Just did shots with my boss to warm up for our sales call to Childrens Hospital. I love startups.
I want to frame my negative pregnancy test.
So it turns out my dad calls his penis "John" which means he either named me after his penis or his penis after me
I hit him with a car. Nothing says I hate you more than backing into someone with a fucking car.
Trust me man, I did not put any cookies down your pants when you slept.
Today is definitely a "stand over the toilet and pee through the opening at the bottom of my boxers" kind of day.

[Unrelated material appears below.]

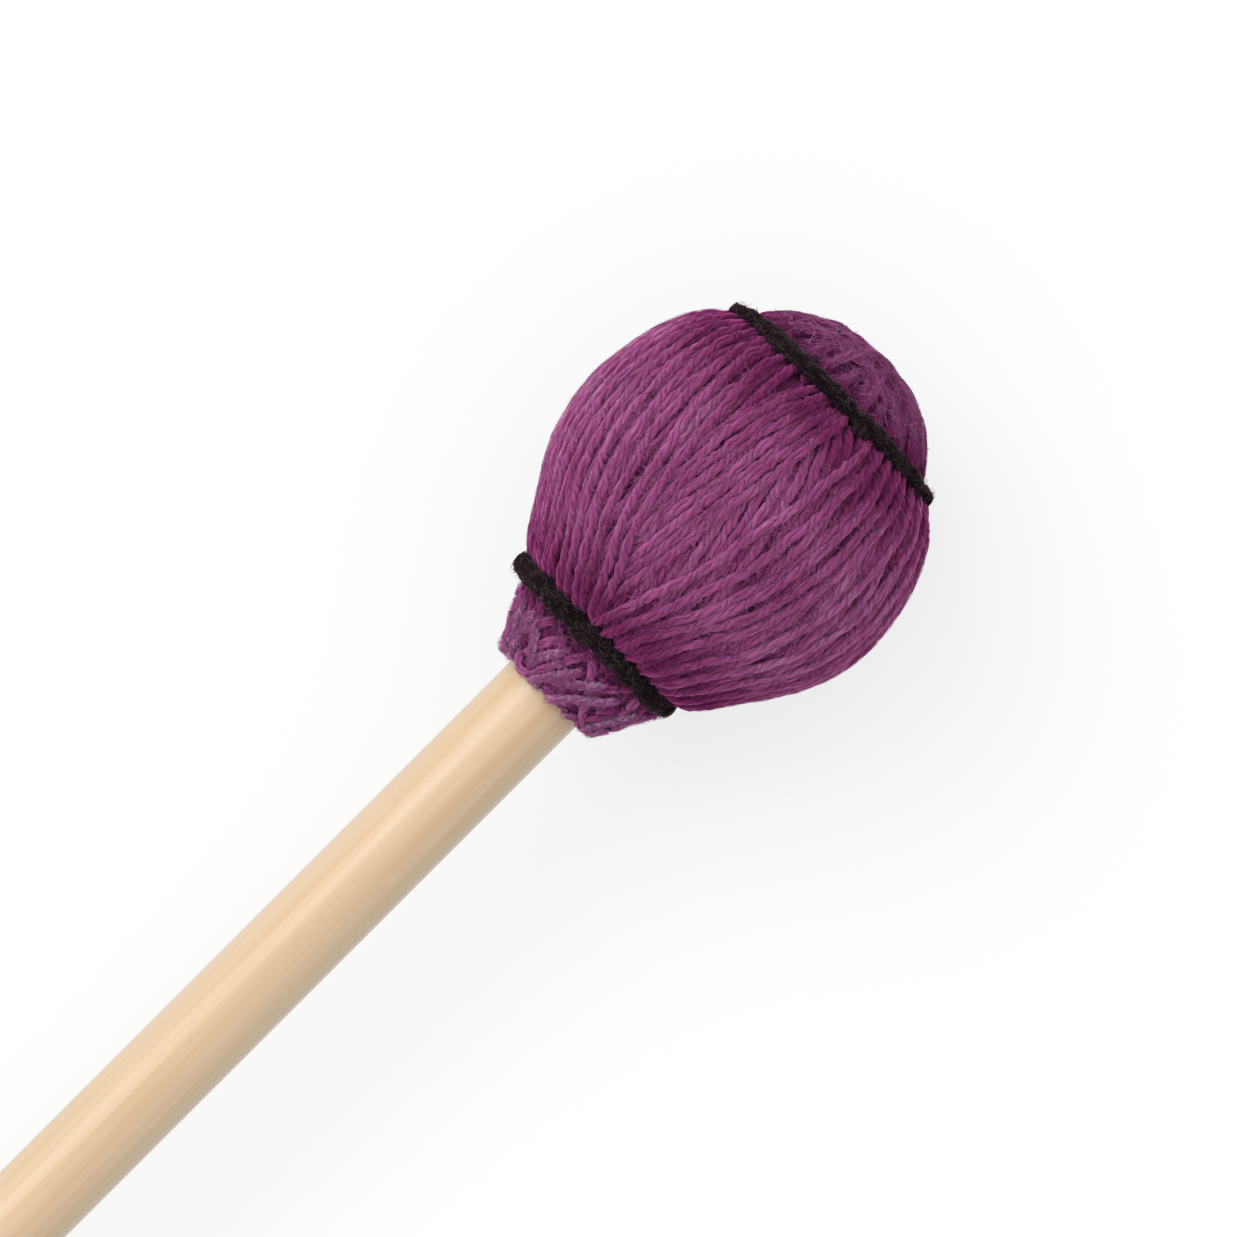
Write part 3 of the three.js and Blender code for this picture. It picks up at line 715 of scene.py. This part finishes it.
def tubes(name, points, outs, radius, sides, shade, material):
    """Closed tubes along rows of points, with rings of corners: each is the point plus the radius
    times (cos t, sin t) along the normal and across. Radius and shade are one number, or one for
    each row or point."""
    count, steps = points.shape[:2]
    _, out, across = frames(points, outs)
    radius = np.broadcast_to(radius, (count, steps))[:, :, None, None]
    turn = (np.arange(sides) * TURN / sides)[None, None, :, None]
    ring = np.cos(turn) * out[:, :, None, :] + np.sin(turn) * across[:, :, None, :]
    vertices = pressed((points[:, :, None, :] + radius * ring).reshape(-1, 3))
    girth = TURN * float(np.mean(radius)) / sides
    coordinates = ring_coordinates(run_lengths(points), girth, sides)
    shades = np.repeat(np.broadcast_to(shade, (count, steps)).ravel(), sides)
    return mesh_piece(name, vertices, ring_faces(count, steps, sides), coordinates, shades, material)


def lathe(name, along, radius, sides, material):
    """A closed surface of revolution: a profile, given from the butt's side to the crown's,
    turned round the axis, with a flat face across either end. Its shade is even."""
    count = len(along)
    turn = np.arange(sides) * TURN / sides
    vertices = around(np.repeat(along, sides), np.repeat(radius, sides), np.tile(turn, count))
    run = np.concatenate([[0], np.cumsum(np.hypot(np.diff(along), np.diff(radius)))])
    girth = TURN * float(radius.max()) / sides
    coordinates = ring_coordinates(run[None, :], girth, sides)
    shades = np.full(len(vertices), 0.5)
    return mesh_piece(name, vertices, ring_faces(1, count, sides), coordinates, shades, material)


def ribbons(name, points, outs, half_width, shade, material):
    """Flat ribbons along rows of points, lying flat to the directions outwards: either edge is
    half the width from the points, across."""
    count, steps = points.shape[:2]
    _, _, across = frames(points, outs)
    edges = np.stack([points - half_width * across, points + half_width * across], axis=2)
    here = (np.arange(count) * steps * 2)[:, None] + (np.arange(steps - 1) * 2)[None, :]
    quads = np.stack([here, here + 1, here + 3, here + 2], axis=-1).reshape(-1, 4)
    shades = np.repeat(np.broadcast_to(shade, (count, 1)).ravel(), steps * 2)
    coordinates = np.zeros((quads.size, 2))
    return mesh_piece(name, pressed(edges.reshape(-1, 3)), [quads], coordinates, shades, material)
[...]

I guess the silver lining is that having a big dick really comes in handy when you're hungover.
It's a mixed blessing.
REALLY should have cleaned under my bed before I had my parents come help me pack...things my parents just found: several condoms and a bottle of lube. My mom when she found a condom: "ooo ribbed. Laura's a lucky girl"
Ok. So let me get this straight. She treats her vagina like a clown car, yet judges me for just making out with the guy that bought all of us shots?
Figured out how I got so much alcohol in my hair: tried to drink my drink using my cleavage as a cup holder. Missed my drink hole and got it all in my hair
She shoved a hot dog in my pocket and started grinding on it.
I'm watching Pretty Woman alone and weaving a basket for Fiona. This is my life.
We were 69ing, but at an angle so we could both still watch Wall-E
His name was toto. That should have been my red flag
It threw me off a little. I had to take a moment and ask myself, "Is he really fingering me in his mom's kitchen while I eat a whopper?"
Would it be weird if i sent him a "happy fuckiversary" text?